Government Job Creation Increases, Still Behind Nongovernment

The March Job Creation Index for government workers was +27 -- an increase of two points from February's +25, seven points from +20 a year ago and 29 points from -2 in March 2013. The nongovernment workers' index for March increased three points to +33.

Nongovernment workers have been more likely to report greater job growth than government workers in all but five of the 92 months since Gallup included the government/nongovernment breakdown in the index in late 2008. However, the gap between the two -- as large as 34 points in June 2011 -- has closed considerably over the past three years, from 22 points in March 2013 to six points now.

Trend: U.S. Job Creation Index for Government and Nongovernment Workers, August 2008-March 2016

East, Weakest Region in Job Creation, Gains Four Points in March

Job Creation Indexes for all four major regions -- East, Midwest, South and West -- showed gains in March. The East, which has trailed the other three regions for most of the past three years, climbed closer to them with a four-point gain, from +26 in February to +30 in March. The other three regions each gained two points: the South, from +29 to +31; the Midwest, from +30 to +32; and the West, from +32 to +34.

Bottom Line

A three-point or greater increase in the monthly Job Creation Index may not seem impressive at first glance, but it has been achieved only six times in the eight-plus years since the index was created -- and had not occurred since May 2013.

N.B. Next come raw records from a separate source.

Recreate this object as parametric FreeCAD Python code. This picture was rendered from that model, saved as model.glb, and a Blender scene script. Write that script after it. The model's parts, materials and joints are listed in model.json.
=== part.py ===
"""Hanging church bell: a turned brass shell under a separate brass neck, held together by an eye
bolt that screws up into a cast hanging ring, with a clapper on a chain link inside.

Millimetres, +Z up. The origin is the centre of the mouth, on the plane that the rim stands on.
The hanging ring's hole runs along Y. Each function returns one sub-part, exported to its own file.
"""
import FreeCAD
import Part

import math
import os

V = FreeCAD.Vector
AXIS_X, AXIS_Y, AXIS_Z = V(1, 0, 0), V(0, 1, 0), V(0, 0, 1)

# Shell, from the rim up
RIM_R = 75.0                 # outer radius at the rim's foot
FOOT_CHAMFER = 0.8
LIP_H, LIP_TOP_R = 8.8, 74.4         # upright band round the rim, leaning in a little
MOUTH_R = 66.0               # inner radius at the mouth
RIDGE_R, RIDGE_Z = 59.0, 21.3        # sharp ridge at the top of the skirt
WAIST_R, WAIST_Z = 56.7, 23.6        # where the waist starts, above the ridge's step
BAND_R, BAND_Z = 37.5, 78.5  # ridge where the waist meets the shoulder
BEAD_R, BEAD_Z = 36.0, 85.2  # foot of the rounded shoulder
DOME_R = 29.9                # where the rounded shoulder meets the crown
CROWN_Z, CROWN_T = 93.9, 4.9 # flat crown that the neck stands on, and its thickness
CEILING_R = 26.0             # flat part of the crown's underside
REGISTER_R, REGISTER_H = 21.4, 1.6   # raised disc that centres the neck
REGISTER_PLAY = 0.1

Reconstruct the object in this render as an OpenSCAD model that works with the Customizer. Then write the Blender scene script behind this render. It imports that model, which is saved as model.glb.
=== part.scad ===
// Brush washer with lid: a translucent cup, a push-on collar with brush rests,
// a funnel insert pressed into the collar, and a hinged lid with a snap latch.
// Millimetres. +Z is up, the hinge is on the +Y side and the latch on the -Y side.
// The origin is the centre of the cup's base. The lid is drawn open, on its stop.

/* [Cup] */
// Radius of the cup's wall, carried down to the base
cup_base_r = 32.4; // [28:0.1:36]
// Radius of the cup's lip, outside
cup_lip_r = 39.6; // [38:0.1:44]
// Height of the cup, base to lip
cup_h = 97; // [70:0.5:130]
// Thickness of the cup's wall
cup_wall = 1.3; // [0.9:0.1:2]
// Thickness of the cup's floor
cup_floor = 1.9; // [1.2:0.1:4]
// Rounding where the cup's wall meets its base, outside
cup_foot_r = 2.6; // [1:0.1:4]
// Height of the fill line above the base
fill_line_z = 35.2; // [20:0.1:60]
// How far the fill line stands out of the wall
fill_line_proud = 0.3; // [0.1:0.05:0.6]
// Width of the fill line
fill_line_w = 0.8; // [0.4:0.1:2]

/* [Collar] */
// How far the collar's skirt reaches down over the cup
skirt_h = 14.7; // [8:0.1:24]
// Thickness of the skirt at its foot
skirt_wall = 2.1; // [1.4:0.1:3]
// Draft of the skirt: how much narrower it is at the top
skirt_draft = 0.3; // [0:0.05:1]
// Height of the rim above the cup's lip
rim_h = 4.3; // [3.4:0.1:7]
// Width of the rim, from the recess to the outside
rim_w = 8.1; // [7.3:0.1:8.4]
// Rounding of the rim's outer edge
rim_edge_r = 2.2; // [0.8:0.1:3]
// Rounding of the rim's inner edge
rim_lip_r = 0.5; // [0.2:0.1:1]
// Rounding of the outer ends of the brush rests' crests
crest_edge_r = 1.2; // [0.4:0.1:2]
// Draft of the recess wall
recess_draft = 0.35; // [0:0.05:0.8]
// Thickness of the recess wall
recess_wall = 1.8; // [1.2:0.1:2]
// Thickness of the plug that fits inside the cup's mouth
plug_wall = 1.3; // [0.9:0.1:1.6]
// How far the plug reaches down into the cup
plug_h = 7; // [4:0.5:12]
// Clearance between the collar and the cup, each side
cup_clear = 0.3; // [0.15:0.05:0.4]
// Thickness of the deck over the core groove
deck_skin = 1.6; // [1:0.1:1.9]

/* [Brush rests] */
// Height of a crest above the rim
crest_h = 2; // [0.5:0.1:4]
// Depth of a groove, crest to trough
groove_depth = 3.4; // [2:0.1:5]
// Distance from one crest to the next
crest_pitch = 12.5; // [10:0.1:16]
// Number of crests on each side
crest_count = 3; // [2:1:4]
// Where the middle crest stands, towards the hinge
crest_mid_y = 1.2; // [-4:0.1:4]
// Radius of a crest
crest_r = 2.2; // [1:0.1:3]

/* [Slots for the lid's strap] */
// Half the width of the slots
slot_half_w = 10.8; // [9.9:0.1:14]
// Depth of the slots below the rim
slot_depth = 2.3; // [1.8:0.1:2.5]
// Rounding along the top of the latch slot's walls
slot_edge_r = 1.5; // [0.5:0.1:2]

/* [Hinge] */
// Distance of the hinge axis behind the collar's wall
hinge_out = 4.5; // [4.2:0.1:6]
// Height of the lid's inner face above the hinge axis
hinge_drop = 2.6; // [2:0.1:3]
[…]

Further, March's +32 rating provides additional proof that, despite global economic concerns and months of volatility in the U.S. stock market, American employers by and large are still in a hiring mood. It's a finding backed up by the Bureau of Labor Statistics report on April 1 that the U.S. economy added 215,000 jobs in March.

The increase in available jobs across the U.S. helps explain the growth of the U.S. labor force by nearly 400,000 people in March, and the continuing rise in the share of adults who are either working or actively looking for work.

Survey Methods

Results for this Gallup poll are based on telephone interviews conducted March 1-31, 2016, on the Gallup U.S. Daily survey, with a random sample of 17,997 employed adults, aged 18 and older, living in all 50 U.S. states and the District of Columbia. For results based on the total sample of employed adults, the margin of sampling error is ±1 percentage point at the 95% confidence level. All reported margins of sampling error include computed design effects for weighting.

Each sample of national adults includes a minimum quota of 60% cellphone respondents and 40% landline respondents, with additional minimum quotas by time zone within region. Landline and cellular telephone numbers are selected using random-digit-dial methods.